Except for a very few, most of our clubs today are dilapidated, managed without any refinement or taste. Walls badly in want of a paint, falling plaster, broken windows, garbage strewn about, the smell of rotting food, wet unwashed toilets, stray cats and dogs, are some of the sights that meet one’s eye on entering these places
Social clubs are failing not only because of the insouciance of the committees. Cash-strapped municipal authorities are demanding their annual rates (taxes) which the clubs simply cannot meet. Due to the nature of their facilities clubs need to occupy substantial properties, and in general these are situated in the more expensive areas of the city. The rates on the property keep going up, but the club income is limited. Ignoring their recreational aspect, the municipality demands the club increase its commercial activity; sub-lease sections of the property, look for sponsors, install hoardings. Gradually, a crass business culture overcomes the committee; a member is judged not for his personal qualities but the size of his wallet. The only criteria to join our so called prestigious clubs is that the applicant is well heeled; whether he is a blackguard, bribe-giver or blackmailer, is immaterial.
In this way of looking at things, kick-backs and commissions are standard practices. The club is no longer a meeting place for like-minded gentlemen, but a gathering of social climbers of the worst kind. Under this ethos, it is acceptable for committee members to drink on club account, not settle one’s bills and abuse its facilities.
We are described as a hierarchical society; in this country there will be a pecking order even to get on the Titanic. Perhaps holding office – it doesn’t matter what office, helps to overcome a gnawing sense of worthlessness. There is a desperation in the tone as he recites old school connections, boasts club memberships, and namedrops. He plays golf and drinks single malt whisky, reducing both in stature!
This is a culture which discourages most members from serving on the committee, while enabling a particular type to thrive. Neither scholar nor gentleman, he has amassed wealth, unaccountable and unexplained; a smooth talker, corruptor and facilitator. In the diminished society he moves in, these are no impediments, he has money after all!

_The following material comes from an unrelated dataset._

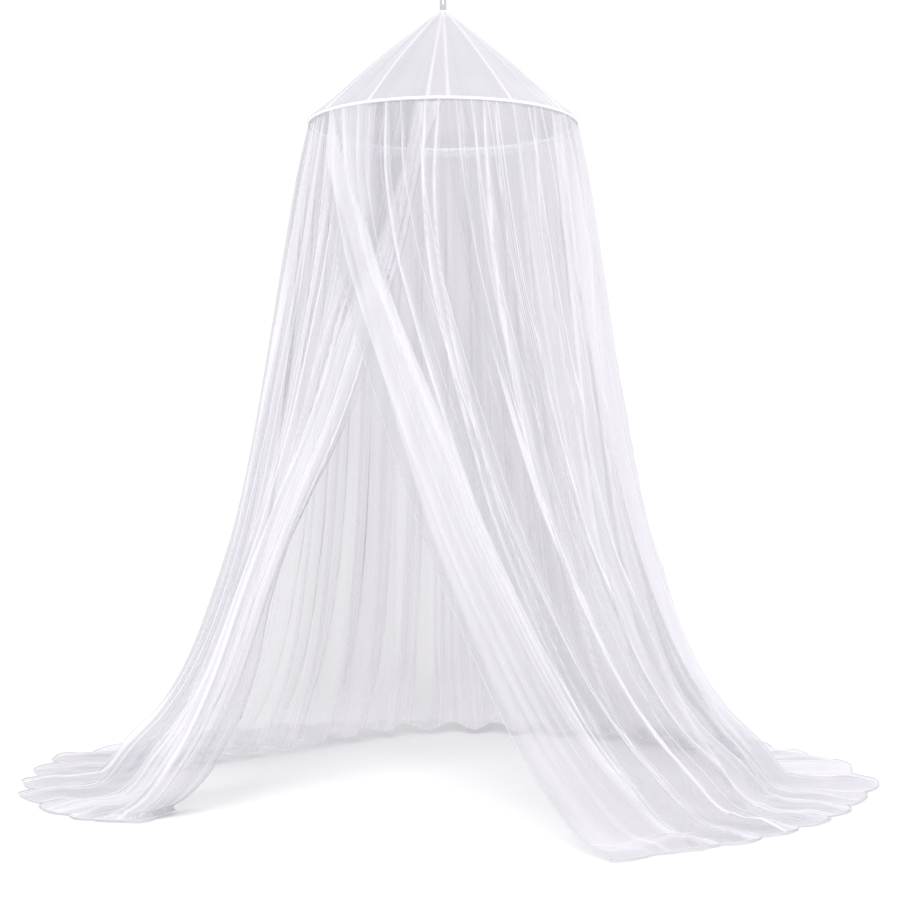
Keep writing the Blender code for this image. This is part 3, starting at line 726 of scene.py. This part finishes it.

Even in an institution designed on democratic principles, members paying the same subscription and enjoying the same rights, office is actively sought, and often turned into advantage. One of the most vulgar symbols of our club culture is the loud and near violent campaigning for office on the club committees. Holding office is considered prestigious and profitable, the method of acquiring office matters not. Election times are an open season for abuse and slander. Once elected, the guy settles in for an indefinite stay, the membership has neither the spirit nor the capability to evolve.
After election to office, the new committee will begin with noticeable enthusiasm, a wall may be painted, kitchen contract renegotiated, some urinals replaced, but all too soon it is back to the sorry reality.
There is no question that social/recreational clubs are an essential part of a modern society, particularly in Urban centres. In today’s world, clubs are no luxuries, the livability index of a city improves with the availability of the facilities they offer.
Sri Lanka faces a dilemma here. While the institutional concept cannot be faulted, it has been shown that our clubs, for various reasons, have failed to throw up the necessary managerial crust. By ‘managerial’ we don’t mean just bookkeeping. The idea of management includes leadership, providing inspiration, and being role models; something that can be wished for in every sphere of this country!
With the State moving into the management of these institutions, there is a fundamental change occurring. We are not certain what the long term goal is, but from what is now happening these clubs are being converted into plush sporting/recreational facilities, State sponsored, centrally managed. No longer are they associations of equals, with voting rights and management responsibilities. While it was member managed, it was possible to ascertain the degree of the club’s losses and point the finger at the committee. But when the owner/manager is the State, who decides the return or the lack thereof, on its investment?
As a country, in every field and in every aspect, we blunder from crisis to crisis.
But should we always rush in, where the angels fear to tread?